Yoon Era Lee Era Expected trajectory
Economic & cultural Strained post‑THAAD; K‑pop ban Active re-engagement; soft power revived Interdependence deepens
Diplomatic orientation Strong pro‑U.S. line Attempts more balance Slight recalibration, fundamentals unchanged
Security alignment (U.S. alliance) Firm U.S. alliance Continues, more sensitive to PRC leverage Alliance holds steady
Strategic autonomy (economic / tech) Tilt toward United States Seeks more autonomy in trade / PRC ties Hedging continues
Maritime & tech disputes Naval incursions rising; tech disputes hardened Still active despite diplomatic thaw Likely to intensify further

Conclusion

The Xi–Lee call signals a tactical thaw and growing bilateral alignment in areas Beijing cares about most: trade volumes, capital channels, and shared digital governance frameworks. Over the next two years, Seoul is likely to keep deepening its economic and soft power engagement with China—reopening markets, normalizing cultural flows, and cautiously expanding joint standards-setting under frameworks like the CKFTA upgrade and the DEPA. If this track holds, the PRC will see modest gains in embedding Korea more firmly in its Asian integration blueprint.

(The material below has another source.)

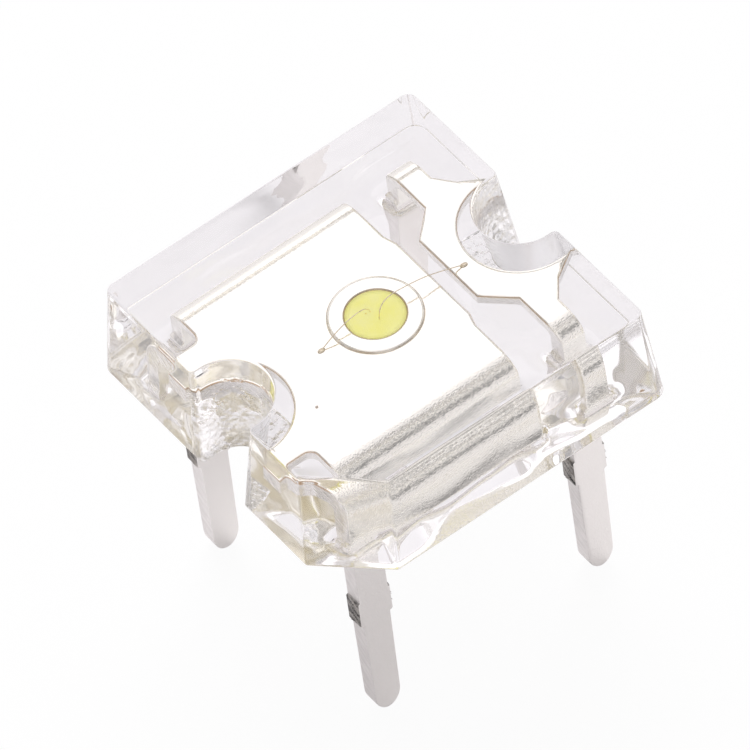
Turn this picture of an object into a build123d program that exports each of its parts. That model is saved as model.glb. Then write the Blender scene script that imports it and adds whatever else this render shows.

Structural realities will continue to cap how far this reset can go. Maritime incursions and gray-zone coercion are likely to persist—or intensify—testing diplomatic goodwill. Meanwhile, the core alliance with Washington will anchor Seoul’s security posture and drive semiconductor diversification away from overdependence on PRC supply chains. In other words, while the PRC may see Korea as a critical node in its regional rewiring project, Seoul will keep threading the needle—leveraging Beijing for growth while remaining firmly planted in a global order that Beijing ultimately seeks to overturn.